Metallurgical coal — or “met coal” — is low-ash, low-sulfur coal that’s used for making steel. It’s distinct from thermal coal, which is the other basic type of coal mined in the United States. Thermal coal is what’s burned in power plants for electricity.

And by and large, most of the splashy mine openings that are drawing national headlines are for metallurgical coal mines. And James Stevenson, global coal director for IHS Markit, said that’s because metallurgical coal prices are rising, and U.S. met coal is in demand all over the world. So now is a great, profitable time to open a met coal mine.

“The met mines that are coming online are in northern Appalachia,” he said. “They’re good cost. They can certainly compete in the international market.”

The U.S. is the second-largest producer of met coal, behind Australia. But when it comes to thermal coal from Appalachia, well, that’s not really in demand internationally.

“U.S. thermal production doesn’t compete terribly well overseas,” Stevenson said. And that’s mostly because of cost — coal in Eastern Kentucky, say, is expensive to mine anyway, and when you have to add on the cost of transporting it to a port, it just doesn’t make economic sense.

So, while metallurgical coal being in demand will help boost the coal industry in some places, it won’t have much of an effect on Kentucky.

“In Kentucky we do not have a whole lot of metallurgical coal,” said Kentucky Coal Association President Tyler White. “You find a lot more metallurgical coal in West Virginia, Pennsylvania, that’s where you’ve seen tremendous amounts of growth in both of those markets.”

'It’s not going to be a typical year'

Despite that, White said there have been several mines that have opened in Kentucky in 2017. Some were new mines, while others were mines that were previously idled. Overall, statewide there were about 200 fewer coal jobs in the first quarter of this year, but there were tiny gains in some counties due to mines opening, re-opening or expanding. Coal production also increased slightly.

“So we saw that slight uptick in the first quarter, we think it’s going to be another slight uptick in production for the second quarter, but nothing completely drastic,” White said.

Stevenson said nationwide, coal is doing okay this year because natural gas prices have been higher, making thermal coal competitive again. But the bad news for Kentucky is that’s unlikely to last.

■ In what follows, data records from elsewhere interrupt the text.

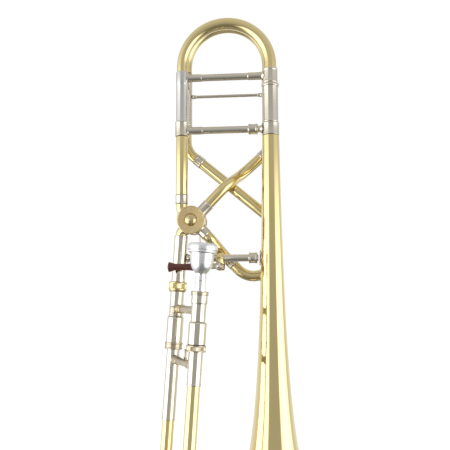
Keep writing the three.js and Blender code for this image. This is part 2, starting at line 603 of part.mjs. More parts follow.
// ---------------------------------------------------------------- mouthpiece
function makeMouthpiece() {
  const outside = [
    [12.6, 1.4], [13.8, 0.3], [15.6, 0], [17.4, 0.8], [18.5, 2.5], [18.7, 4.2], [18.7, 7.8], [17.4, 8.4], [17.2, 8.8],
    [17.2, 11.2], [15, 12], [14.6, 16], [14.1, 22], [13.3, 26.5], [11.7, 30.4], [9.3, 34], [6.9, 36.6], [6.4, 39],
    [6.7, 41.6], [6.7, 45.4], [6.2, 46], [6.5, 50], [6.7, 57], [6.1, 86],
  ];
  const inside = [[12.2, 3.6], [11.9, 9], [10.6, 17], [7.6, 23.6], [4.2, 28], [3.5, 32], [3.7, 38], [5.1, 86]];
  add('mouthpiece', onSlide(nearSide, [...outside, ...[...inside].reverse(), outside[0]], -40.8, 18), finish.silver);
}

// ---------------------------------------------------------------- hand slide, outer part
function makeOuterSlide() {
  const { outerTop, outerEnd, sleeveRadius, outerRadius } = slide;
  const bore = 7.6;
  for (const [name, side, sleeveEnd] of [['far', farSide, 185.6], ['near', nearSide, 129.8]]) {
    const sleeve = sleeveEnd - outerTop;
    add(`outer_slide_tube_${name}`, onSlide(side, hollow(
      [[sleeveRadius, 0], [sleeveRadius, sleeve], [outerRadius, sleeve + 0.4], [outerRadius, outerEnd - outerTop]],
      [[bore, 0], [bore, outerEnd - outerTop]],
    ), outerTop), finish.brass);
  }

  const gripTop = farSide(107).addScaledVector(slideAcross, sleeveRadius + 0.35);
  const length = slide.spacing - 2 * (sleeveRadius + 0.35);
  add('outer_grip_brace', turned([
    [0, 0], [6.2, 0], [6.2, 1.4], [5.2, 3.6], [5.6, 4], [5.6, 15], [5, 15.6], [4.6, 30], [5, length - 16],
    [5.6, length - 15.4], [5.6, length - 4], [6.2, length - 1.4], [6.2, length], [0, length],
  ], gripTop, slideAcross), finish.nickel);

  const half = slide.spacing / 2;
  const low = slide.crookCentre + half + 0.01;
  const path = new PipePath([farSide(outerEnd + GAP), farSide(low), nearSide(low), nearSide(outerEnd + GAP)],
    [half - 0.005, half - 0.005]);
  const ferrule = 20;
  const radiusAt = (s) => (s < ferrule || s > path.length - ferrule ? 9 : 8.3);
  const steps = [ferrule - 0.05, ferrule + 0.05, path.length - ferrule - 0.05, path.length - ferrule + 0.05];
  const crook = pipe(path, radiusAt, WALL, steps);
  // The water key's nipple stands on the inside of the crook and opens into its bore.
  const keyAngle = THREE.MathUtils.degToRad(58);
  const bendCentre = farSide(slide.crookCentre).addScaledVector(slideAcross, half);
  const out = slideAcross.clone().multiplyScalar(Math.cos(keyAngle)).addScaledVector(slideDown, Math.sin(keyAngle));
  const nipple = rod(3.4, bendCentre.clone().addScaledVector(out, half + 6.6), bendCentre.clone().addScaledVector(out, half + 11));
  const hole = rod(1.9, bendCentre.clone().addScaledVector(out, half), bendCentre.clone().addScaledVector(out, half + 14), 10);
  add('slide_crook', cut(join(crook, nipple), hole), finish.brass);

  // The water key: a saddle post on the crook, and the sprung arm that carries the cork.
  const cross = slideAcross.clone().cross(slideDown).normalize();
  const arc = (degrees, distance) => {
    const angle = THREE.MathUtils.degToRad(degrees);
    return bendCentre.clone()
      .addScaledVector(slideAcross, Math.cos(angle) * distance)
      .addScaledVector(slideDown, Math.sin(angle) * distance);
  };
  const armOut = half + 14.2;
  const pad = rod(4.6, arc(58, half + 11.4), arc(58, half + 15.6), 14);
  const pivot = arc(26, armOut + 0.6);
  const barrel = rod(2.6, pivot.clone().addScaledVector(cross, -4), pivot.clone().addScaledVector(cross, 4), 12);
  const arms = [[58, 42], [42, 26], [26, 12], [12, 2]].map(([a, b]) => rod(1.5, arc(a, armOut), arc(b, armOut), 8));
  const thumb = rod(3.4, arc(2, armOut - 1), arc(2, armOut + 1.6), 12);
  add('water_key', join(pad, barrel, ...arms, thumb), finish.nickel);
  const posts = [-1, 1].map((sign) => {
    const top = pivot.clone().addScaledVector(cross, sign * 6);
    const post = rod(1.5, arc(26, half + 7).addScaledVector(cross, sign * 6), top, 8);
    return join(post, rod(2.9, top.clone().addScaledVector(cross, -1.4), top.clone().addScaledVector(cross, 1.4), 10));
  });
  const saddle = common(
    pipe(path, 9.6, 1.1),
    rod(8, arc(26, half), arc(26, half + 14), 14),
  );
  add('water_key_saddle', join(saddle, ...posts), finish.brass);

  const bumperTop = arc(90, half + 8.3 + GAP + 0.4);
  add('slide_bumper', turned([
    [0, 0], [4.2, 0], [4.2, 3], [6.4, 4.4], [6.4, 12], [5.6, 13.4], [0, 13.4],
  ], bumperTop, slideDown, 20), finish.rubber);
}

makeBell();
makeMainTuningSlide();
makeNeckpipe();
makeValve();
makeGooseneck();
makeFAttachment();
makeBellBraces();
makeTrigger();
makeSlideSection();
makeMouthpiece();
makeOuterSlide();

export default object;
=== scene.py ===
# Visual model of a tenor trombone with an F attachment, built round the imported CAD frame.
# Lengths are in millimetres and turned into metres when a mesh is made. The bell's axis is Z,
# with its mouth at Z 0 and its stem going up. The camera looks along Y.
import json
from collections import namedtuple
from math import asin, ceil, cos, pi, radians, sin, sqrt, tan

import bmesh
import bpy
from mathutils import Matrix, Vector


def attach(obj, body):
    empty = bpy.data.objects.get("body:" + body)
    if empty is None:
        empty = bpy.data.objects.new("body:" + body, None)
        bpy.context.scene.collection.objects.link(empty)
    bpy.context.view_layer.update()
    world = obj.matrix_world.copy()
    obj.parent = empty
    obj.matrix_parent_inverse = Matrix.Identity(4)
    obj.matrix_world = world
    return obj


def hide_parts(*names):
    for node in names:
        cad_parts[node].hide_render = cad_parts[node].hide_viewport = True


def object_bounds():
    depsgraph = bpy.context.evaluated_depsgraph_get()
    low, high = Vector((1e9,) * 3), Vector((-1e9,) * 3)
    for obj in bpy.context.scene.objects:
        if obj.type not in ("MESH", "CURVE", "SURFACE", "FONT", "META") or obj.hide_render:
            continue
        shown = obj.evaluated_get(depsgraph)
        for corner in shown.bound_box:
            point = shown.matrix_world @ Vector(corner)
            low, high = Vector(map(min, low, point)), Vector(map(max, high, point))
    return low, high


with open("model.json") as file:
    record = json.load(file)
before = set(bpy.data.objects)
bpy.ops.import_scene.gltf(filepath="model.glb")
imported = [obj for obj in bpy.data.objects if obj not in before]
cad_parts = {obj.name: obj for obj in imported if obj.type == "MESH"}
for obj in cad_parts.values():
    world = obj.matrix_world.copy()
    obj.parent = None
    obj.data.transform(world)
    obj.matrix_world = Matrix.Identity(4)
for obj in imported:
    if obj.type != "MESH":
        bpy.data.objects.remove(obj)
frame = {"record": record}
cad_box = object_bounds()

MM = 0.001
GAP = 0.3                             # what pieces in line keep between them
SLIDE_TRAVEL = 0.6                    # metres, the hand slide closed to fully out
BODY = {n: body for body, ns in frame["record"]["behaviour"]["bodies"].items() for n in ns}
SLOT = {s["node"]: s["material_slot"] for s in frame["record"]["subparts"]}


def V(x, y, z):
    return Vector((x, y, z))


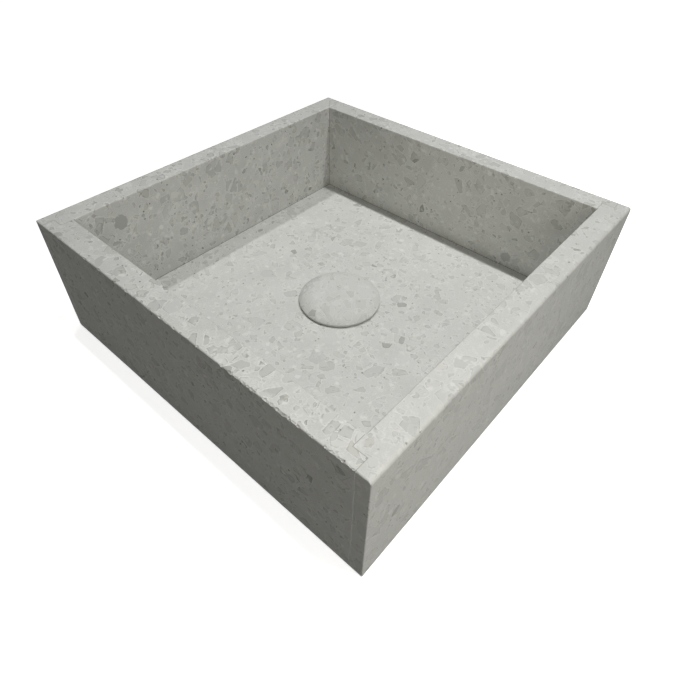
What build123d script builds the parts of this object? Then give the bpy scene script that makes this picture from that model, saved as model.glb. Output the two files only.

“I wouldn’t build a business plan on what’s happening in 2017,” Stevenson said. “It’s not going to be a typical year.”

He said natural gas prices are expected to drop next year, which will end up further depressing the market for thermal coal. And a lot of the power plants that bought this coal have shut down, or will shut down in the near future.

“In the longer term, you come up against the fact that it’s significantly cheaper to build a combined cycle natural gas unit than it is to build a very efficient coal unit,” he said. “So, as coal plants retire they’re being replaced by gas or renewable plants. And in the long term, U.S. thermal coal will decline.”

Tyler White said in Kentucky, at least for the short-term, political and market forces are absolutely affecting the industry.

“Because what we’ve seen for the first time in a long time is no further drop in production and minimal drops in employment, or we’re essentially starting to flat line, is in fact a very promising outlook for the market compared to what we were facing in previous years,” he said.

And White said in Kentucky, a realistic outcome is steadier coal jobs and production — not necessarily a miraculous rebound.